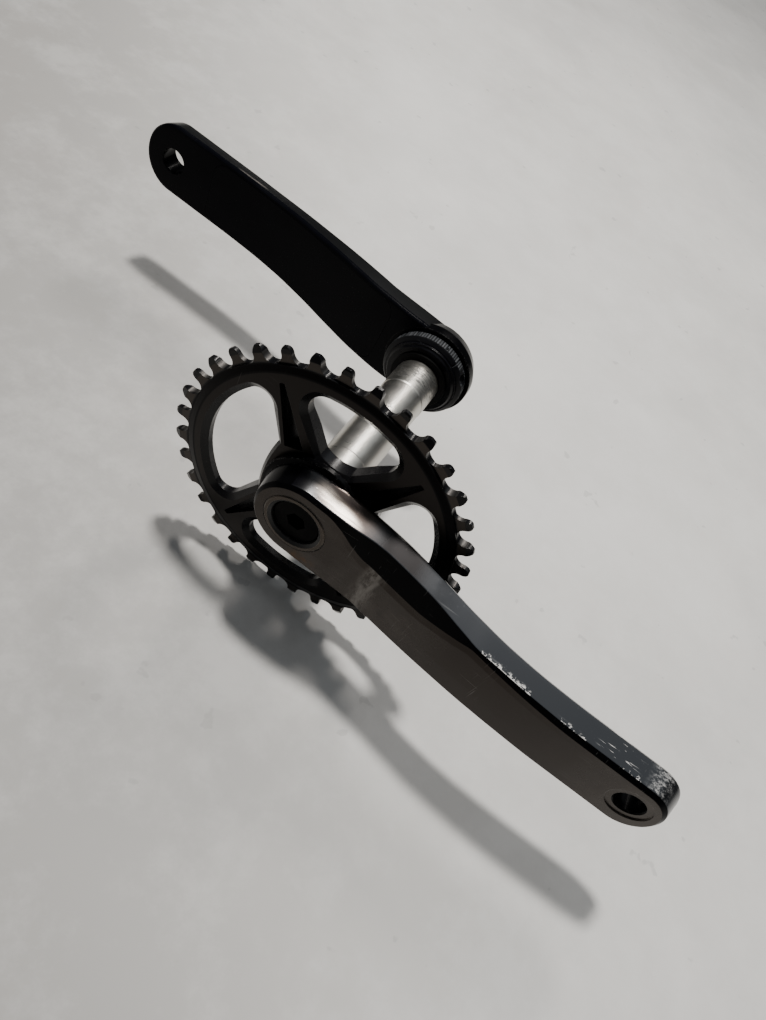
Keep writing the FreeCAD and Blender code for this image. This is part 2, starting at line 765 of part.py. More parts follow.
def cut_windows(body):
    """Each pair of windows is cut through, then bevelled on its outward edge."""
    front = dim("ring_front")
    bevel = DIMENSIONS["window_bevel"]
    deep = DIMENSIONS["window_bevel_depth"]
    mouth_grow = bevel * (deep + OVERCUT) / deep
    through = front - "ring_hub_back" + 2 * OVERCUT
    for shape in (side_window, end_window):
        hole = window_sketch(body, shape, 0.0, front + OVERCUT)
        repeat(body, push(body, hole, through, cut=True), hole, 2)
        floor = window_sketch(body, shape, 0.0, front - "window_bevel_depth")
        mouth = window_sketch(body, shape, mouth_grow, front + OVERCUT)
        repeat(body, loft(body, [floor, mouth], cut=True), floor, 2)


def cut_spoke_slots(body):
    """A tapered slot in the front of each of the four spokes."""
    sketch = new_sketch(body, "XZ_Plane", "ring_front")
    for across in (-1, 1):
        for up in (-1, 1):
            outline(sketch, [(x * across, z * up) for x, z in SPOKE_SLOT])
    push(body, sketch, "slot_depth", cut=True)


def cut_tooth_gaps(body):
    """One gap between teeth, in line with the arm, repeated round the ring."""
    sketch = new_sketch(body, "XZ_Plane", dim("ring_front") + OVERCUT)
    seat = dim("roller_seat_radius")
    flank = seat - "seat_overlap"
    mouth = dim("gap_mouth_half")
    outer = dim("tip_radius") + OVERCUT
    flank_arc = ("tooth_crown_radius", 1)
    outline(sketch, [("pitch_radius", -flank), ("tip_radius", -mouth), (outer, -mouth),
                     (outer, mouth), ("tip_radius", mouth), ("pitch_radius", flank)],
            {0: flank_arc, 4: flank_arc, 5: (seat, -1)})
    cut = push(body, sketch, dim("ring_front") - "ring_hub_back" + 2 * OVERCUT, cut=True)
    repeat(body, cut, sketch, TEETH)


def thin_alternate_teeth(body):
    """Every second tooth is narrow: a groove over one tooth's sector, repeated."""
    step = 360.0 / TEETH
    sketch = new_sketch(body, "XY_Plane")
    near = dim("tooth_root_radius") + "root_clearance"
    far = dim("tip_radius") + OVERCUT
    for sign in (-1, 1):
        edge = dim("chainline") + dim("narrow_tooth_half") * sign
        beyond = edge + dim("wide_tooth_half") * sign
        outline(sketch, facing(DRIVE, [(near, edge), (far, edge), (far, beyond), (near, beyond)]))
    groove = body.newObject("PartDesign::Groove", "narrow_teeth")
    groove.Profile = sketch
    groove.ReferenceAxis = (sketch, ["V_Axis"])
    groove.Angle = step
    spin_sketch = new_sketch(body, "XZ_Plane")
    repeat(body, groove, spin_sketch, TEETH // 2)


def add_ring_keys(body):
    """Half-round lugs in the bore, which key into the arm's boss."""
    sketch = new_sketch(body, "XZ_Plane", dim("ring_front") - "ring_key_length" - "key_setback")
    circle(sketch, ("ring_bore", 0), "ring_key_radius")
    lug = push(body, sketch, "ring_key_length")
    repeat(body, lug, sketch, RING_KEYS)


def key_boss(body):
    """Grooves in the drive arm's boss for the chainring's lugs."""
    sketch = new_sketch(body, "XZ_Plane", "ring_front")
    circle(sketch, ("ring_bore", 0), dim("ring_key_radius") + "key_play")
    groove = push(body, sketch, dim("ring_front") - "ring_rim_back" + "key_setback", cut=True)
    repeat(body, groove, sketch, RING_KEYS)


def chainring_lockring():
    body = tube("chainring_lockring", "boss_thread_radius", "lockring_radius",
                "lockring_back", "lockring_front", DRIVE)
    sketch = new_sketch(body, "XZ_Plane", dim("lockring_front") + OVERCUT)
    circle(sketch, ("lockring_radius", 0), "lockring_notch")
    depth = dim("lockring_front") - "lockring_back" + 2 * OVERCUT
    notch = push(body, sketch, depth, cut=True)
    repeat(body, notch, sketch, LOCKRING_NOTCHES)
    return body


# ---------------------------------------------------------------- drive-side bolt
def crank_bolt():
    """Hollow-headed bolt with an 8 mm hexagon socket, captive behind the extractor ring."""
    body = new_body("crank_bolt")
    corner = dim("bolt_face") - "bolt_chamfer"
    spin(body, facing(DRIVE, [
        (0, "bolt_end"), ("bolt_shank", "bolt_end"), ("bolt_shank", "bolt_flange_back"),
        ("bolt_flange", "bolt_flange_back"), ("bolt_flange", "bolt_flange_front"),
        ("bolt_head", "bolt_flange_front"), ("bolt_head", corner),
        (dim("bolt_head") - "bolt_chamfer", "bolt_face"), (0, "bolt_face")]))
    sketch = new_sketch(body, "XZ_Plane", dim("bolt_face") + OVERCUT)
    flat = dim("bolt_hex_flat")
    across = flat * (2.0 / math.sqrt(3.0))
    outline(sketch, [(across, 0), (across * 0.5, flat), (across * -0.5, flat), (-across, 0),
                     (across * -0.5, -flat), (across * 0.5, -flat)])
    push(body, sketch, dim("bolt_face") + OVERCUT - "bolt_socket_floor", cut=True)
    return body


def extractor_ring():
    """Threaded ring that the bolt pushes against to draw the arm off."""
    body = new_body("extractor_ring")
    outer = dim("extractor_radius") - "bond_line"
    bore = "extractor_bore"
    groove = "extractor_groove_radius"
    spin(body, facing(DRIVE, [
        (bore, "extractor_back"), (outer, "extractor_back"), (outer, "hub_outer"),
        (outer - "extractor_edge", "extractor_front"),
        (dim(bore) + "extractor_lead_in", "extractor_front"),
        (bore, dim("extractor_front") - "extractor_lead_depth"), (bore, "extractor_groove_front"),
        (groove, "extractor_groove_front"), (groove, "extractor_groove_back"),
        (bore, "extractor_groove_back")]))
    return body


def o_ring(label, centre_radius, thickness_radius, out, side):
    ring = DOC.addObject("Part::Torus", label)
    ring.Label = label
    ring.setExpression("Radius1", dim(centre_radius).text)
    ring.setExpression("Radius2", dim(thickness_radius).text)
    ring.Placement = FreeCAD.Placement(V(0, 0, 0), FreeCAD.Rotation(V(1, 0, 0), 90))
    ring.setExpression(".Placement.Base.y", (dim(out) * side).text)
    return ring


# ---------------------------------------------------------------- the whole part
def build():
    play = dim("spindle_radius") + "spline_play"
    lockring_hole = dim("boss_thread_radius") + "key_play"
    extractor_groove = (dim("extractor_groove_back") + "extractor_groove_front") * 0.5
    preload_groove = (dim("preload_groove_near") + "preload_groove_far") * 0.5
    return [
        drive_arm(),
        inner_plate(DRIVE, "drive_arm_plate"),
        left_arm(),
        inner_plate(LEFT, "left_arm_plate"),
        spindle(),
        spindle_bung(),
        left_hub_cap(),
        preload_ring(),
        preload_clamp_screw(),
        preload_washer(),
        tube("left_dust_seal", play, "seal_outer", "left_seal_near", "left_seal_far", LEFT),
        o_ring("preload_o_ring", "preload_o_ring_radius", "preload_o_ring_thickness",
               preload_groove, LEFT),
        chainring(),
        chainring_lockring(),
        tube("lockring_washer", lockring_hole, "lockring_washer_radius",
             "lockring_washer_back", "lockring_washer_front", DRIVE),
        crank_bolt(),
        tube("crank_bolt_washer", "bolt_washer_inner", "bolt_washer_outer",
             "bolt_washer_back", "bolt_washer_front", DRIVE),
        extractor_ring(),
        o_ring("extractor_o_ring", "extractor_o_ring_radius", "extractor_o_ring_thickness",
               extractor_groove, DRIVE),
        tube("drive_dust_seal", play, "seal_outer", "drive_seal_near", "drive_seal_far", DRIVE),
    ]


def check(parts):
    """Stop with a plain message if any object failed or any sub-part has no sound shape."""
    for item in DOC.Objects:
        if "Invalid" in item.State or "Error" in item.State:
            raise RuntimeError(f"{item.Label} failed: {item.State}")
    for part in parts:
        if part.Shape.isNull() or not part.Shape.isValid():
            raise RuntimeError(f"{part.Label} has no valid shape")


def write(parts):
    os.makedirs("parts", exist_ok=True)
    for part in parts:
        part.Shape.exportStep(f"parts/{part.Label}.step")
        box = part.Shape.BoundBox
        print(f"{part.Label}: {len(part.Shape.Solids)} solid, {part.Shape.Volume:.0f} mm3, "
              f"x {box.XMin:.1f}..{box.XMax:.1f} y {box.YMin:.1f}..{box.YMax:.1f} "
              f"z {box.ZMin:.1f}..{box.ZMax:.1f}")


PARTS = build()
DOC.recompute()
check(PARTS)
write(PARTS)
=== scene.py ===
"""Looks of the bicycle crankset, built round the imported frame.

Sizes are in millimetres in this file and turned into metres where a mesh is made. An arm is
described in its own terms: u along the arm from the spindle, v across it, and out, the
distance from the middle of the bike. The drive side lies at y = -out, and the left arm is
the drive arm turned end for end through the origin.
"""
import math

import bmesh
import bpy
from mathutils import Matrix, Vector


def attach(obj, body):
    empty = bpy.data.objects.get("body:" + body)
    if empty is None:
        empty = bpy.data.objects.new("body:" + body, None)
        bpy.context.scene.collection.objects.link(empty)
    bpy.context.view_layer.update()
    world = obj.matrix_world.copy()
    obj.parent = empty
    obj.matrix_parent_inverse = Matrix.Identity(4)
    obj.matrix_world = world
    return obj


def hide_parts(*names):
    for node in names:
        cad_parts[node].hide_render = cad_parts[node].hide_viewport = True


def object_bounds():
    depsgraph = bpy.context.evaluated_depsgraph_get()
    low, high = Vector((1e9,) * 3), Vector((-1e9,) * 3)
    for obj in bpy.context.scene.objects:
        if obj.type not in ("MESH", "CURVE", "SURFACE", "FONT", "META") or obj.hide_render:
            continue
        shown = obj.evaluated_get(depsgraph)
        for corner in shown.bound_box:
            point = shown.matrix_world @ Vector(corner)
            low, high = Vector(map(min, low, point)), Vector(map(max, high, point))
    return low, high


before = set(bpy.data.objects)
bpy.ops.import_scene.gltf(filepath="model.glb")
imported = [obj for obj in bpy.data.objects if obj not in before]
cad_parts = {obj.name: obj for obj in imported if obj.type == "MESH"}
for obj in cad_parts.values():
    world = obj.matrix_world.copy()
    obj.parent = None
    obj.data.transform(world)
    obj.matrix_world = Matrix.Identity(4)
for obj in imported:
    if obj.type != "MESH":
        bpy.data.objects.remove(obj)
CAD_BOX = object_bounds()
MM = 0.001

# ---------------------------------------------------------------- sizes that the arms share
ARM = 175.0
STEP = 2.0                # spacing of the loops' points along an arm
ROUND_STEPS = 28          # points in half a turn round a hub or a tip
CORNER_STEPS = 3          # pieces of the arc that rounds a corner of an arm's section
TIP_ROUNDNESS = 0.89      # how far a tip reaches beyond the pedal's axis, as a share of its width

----

Say how many lines hold the word "corner", giving the number and nothing else.

5